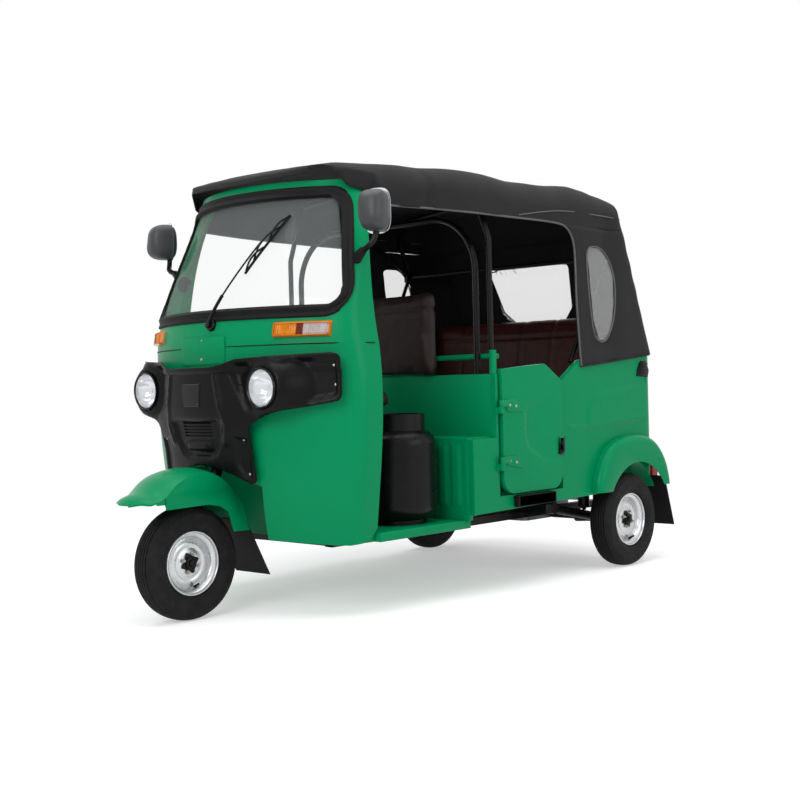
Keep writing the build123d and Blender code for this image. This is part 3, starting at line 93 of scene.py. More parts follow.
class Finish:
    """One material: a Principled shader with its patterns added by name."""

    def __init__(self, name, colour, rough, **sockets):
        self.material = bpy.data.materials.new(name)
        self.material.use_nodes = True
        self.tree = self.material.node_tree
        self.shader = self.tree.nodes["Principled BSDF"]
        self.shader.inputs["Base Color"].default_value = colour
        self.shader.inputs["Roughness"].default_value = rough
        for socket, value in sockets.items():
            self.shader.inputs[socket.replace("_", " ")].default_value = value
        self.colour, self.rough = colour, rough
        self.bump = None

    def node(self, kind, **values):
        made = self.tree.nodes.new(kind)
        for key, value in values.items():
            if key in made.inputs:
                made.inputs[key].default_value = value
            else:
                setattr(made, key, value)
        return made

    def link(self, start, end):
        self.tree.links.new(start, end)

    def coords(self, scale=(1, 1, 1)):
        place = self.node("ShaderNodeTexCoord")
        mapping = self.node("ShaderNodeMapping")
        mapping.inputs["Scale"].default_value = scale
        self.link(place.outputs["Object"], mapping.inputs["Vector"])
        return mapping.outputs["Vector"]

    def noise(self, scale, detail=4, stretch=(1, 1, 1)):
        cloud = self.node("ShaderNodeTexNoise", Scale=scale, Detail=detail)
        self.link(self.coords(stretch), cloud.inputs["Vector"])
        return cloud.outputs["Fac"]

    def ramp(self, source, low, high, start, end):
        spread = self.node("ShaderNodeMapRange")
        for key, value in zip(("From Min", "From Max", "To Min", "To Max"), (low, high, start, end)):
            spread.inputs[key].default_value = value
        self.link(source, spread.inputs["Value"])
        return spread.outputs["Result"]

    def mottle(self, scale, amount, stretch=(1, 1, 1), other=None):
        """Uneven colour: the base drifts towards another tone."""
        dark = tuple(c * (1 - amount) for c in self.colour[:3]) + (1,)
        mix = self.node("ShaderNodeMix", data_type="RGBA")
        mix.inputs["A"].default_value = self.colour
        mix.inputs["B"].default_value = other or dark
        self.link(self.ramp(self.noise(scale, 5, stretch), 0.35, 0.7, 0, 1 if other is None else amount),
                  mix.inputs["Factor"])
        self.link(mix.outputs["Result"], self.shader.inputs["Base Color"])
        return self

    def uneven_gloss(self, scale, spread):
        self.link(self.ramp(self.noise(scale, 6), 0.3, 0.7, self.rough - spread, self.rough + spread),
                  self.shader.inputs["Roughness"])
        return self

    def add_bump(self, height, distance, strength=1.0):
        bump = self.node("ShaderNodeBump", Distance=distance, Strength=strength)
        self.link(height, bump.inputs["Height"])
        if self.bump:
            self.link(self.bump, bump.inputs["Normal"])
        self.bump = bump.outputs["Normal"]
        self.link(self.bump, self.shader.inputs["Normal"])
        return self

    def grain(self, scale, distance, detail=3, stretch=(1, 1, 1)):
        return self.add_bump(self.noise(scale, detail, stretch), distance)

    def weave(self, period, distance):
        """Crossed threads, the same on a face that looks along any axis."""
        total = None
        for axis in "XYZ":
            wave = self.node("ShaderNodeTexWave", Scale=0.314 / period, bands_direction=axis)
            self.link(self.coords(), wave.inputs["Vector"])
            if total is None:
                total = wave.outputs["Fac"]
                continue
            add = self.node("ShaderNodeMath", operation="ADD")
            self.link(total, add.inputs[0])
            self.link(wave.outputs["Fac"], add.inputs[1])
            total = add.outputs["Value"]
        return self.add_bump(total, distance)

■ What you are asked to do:
Give back exactly the material above from its opening line to the line bearing "material: a Principled".

■ Solution for this problem:
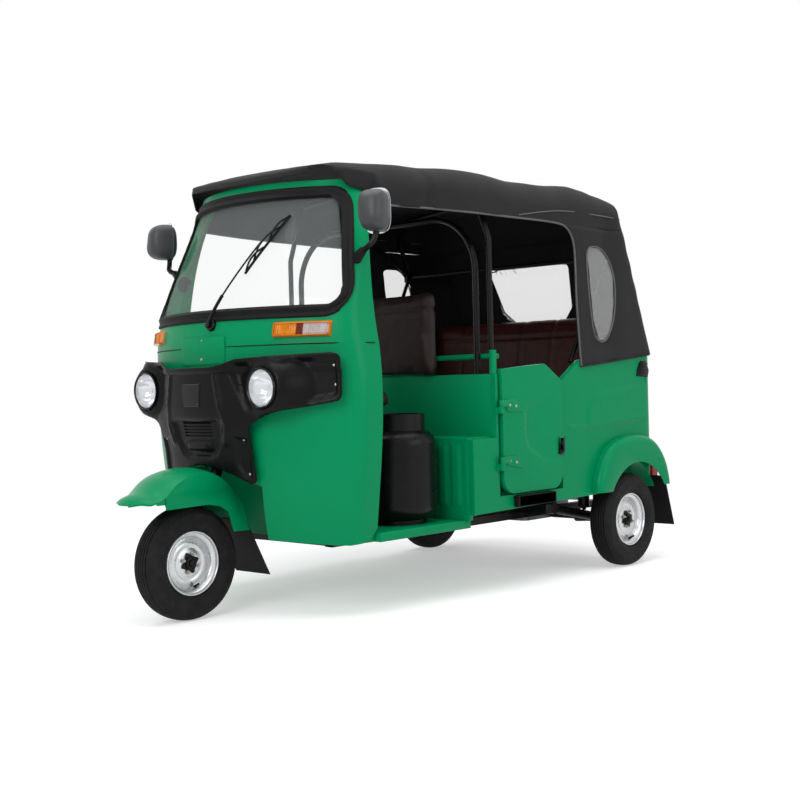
Keep writing the build123d and Blender code for this image. This is part 3, starting at line 93 of scene.py. More parts follow.
class Finish:
    """One material: a Principled shader with its patterns added by name."""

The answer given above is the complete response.